Given problem:
Reproduce the material that follows, please, but only from its first line to the line containing "return lamp", inclusive.
☆ ☆ ☆
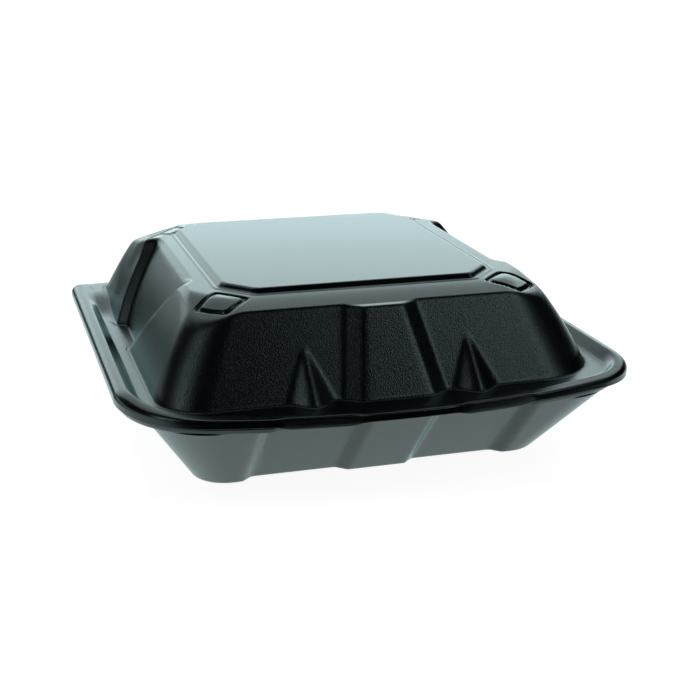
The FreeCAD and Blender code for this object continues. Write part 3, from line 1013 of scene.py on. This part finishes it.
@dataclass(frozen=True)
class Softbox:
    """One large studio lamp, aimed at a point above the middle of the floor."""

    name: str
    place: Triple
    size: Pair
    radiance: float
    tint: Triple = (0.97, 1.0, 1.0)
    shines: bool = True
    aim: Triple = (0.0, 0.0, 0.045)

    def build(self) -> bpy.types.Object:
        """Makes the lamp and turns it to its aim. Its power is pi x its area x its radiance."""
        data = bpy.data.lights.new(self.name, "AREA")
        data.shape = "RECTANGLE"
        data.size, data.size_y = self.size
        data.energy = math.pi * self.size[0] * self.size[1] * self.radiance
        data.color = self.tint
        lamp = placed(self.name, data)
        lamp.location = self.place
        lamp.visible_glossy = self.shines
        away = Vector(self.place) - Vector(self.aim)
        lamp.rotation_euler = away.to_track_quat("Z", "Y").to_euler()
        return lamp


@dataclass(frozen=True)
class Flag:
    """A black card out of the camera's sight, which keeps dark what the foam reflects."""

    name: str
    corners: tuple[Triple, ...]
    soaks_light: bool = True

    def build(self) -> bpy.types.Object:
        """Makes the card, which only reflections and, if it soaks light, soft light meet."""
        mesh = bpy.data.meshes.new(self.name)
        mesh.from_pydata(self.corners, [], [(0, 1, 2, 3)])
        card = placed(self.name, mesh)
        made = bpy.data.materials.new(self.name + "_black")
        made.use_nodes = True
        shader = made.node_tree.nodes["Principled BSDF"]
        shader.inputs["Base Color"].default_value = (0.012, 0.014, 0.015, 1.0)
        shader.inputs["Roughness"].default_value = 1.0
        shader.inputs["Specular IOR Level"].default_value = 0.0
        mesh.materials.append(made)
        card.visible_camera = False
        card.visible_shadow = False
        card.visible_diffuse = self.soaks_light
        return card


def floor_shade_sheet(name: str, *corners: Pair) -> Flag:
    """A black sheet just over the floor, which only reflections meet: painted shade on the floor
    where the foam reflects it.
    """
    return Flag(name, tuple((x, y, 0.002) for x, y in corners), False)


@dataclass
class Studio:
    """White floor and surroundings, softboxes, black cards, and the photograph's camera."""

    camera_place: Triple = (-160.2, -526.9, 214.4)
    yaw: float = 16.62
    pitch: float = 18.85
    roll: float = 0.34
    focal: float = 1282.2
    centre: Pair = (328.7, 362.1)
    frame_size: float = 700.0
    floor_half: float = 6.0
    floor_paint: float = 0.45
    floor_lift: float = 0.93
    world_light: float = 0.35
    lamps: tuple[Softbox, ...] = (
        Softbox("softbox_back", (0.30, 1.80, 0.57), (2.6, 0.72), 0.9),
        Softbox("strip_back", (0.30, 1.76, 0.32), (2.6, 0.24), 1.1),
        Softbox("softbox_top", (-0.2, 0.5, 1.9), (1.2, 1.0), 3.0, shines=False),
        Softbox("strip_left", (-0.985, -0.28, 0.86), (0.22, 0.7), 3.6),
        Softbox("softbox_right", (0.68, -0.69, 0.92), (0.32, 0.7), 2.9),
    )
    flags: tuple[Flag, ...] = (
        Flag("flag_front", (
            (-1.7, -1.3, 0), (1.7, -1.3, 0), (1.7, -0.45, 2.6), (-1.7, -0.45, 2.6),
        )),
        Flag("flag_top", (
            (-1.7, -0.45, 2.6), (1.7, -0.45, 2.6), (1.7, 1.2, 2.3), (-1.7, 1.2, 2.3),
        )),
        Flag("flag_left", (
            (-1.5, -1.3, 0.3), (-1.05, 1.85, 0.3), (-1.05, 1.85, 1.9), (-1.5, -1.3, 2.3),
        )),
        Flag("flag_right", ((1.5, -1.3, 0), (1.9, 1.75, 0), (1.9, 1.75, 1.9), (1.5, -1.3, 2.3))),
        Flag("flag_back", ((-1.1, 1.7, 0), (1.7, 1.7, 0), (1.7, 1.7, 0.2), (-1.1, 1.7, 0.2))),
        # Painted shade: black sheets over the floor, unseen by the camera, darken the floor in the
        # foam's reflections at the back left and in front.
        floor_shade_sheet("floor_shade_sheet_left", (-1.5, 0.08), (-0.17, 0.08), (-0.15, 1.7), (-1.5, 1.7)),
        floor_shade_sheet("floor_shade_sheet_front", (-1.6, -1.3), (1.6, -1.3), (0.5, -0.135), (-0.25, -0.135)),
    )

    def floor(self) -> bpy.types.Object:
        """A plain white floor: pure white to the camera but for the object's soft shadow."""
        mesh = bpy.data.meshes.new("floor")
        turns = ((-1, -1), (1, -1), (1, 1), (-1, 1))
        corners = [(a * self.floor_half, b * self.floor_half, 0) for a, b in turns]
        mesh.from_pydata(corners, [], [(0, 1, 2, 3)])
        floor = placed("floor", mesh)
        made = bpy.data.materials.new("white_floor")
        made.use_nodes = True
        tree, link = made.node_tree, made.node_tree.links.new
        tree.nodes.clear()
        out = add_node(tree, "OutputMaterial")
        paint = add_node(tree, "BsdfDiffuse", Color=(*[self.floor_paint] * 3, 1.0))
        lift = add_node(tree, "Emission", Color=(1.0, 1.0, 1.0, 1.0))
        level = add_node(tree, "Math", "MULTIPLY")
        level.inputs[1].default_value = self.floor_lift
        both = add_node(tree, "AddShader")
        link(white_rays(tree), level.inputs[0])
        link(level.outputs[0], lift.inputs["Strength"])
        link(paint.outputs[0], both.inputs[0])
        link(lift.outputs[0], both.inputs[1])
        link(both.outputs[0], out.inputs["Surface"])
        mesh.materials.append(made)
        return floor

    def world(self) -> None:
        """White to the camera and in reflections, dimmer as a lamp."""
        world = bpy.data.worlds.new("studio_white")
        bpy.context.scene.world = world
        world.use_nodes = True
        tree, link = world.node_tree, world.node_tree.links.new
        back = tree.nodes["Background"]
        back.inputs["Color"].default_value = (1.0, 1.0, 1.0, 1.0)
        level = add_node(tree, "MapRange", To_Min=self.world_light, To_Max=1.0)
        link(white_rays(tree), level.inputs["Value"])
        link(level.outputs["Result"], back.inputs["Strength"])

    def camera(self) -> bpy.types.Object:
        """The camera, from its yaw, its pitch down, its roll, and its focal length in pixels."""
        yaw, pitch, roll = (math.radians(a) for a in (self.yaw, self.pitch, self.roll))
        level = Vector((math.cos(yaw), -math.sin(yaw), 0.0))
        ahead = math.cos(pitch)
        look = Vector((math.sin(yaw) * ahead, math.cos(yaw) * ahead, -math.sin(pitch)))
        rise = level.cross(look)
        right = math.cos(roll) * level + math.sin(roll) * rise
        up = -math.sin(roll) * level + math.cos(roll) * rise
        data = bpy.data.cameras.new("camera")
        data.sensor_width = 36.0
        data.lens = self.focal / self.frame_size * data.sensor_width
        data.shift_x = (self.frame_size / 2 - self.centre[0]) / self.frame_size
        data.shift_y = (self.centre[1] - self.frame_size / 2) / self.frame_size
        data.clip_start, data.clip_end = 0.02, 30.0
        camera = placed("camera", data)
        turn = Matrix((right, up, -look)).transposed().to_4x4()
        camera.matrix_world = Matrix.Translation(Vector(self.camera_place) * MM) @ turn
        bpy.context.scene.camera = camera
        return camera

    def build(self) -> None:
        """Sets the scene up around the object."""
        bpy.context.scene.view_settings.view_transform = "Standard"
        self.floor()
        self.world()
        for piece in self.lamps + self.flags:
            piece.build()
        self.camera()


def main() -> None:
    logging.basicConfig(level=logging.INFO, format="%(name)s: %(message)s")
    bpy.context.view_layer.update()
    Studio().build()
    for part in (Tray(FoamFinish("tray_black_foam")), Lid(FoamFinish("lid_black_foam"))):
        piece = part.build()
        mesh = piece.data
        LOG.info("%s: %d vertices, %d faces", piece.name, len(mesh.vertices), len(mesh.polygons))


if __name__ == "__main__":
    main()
☆ ☆ ☆
Task answer:
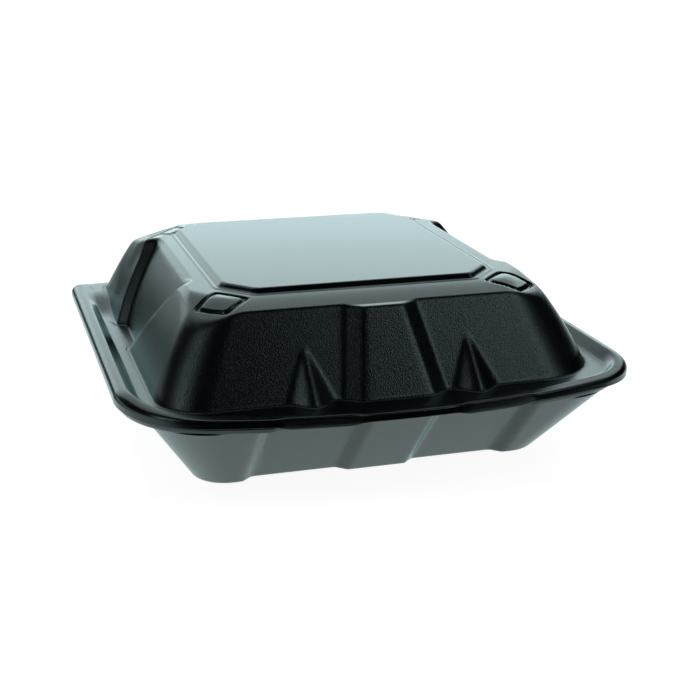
The FreeCAD and Blender code for this object continues. Write part 3, from line 1013 of scene.py on. This part finishes it.
@dataclass(frozen=True)
class Softbox:
    """One large studio lamp, aimed at a point above the middle of the floor."""

    name: str
    place: Triple
    size: Pair
    radiance: float
    tint: Triple = (0.97, 1.0, 1.0)
    shines: bool = True
    aim: Triple = (0.0, 0.0, 0.045)

    def build(self) -> bpy.types.Object:
        """Makes the lamp and turns it to its aim. Its power is pi x its area x its radiance."""
        data = bpy.data.lights.new(self.name, "AREA")
        data.shape = "RECTANGLE"
        data.size, data.size_y = self.size
        data.energy = math.pi * self.size[0] * self.size[1] * self.radiance
        data.color = self.tint
        lamp = placed(self.name, data)
        lamp.location = self.place
        lamp.visible_glossy = self.shines
        away = Vector(self.place) - Vector(self.aim)
        lamp.rotation_euler = away.to_track_quat("Z", "Y").to_euler()
        return lamp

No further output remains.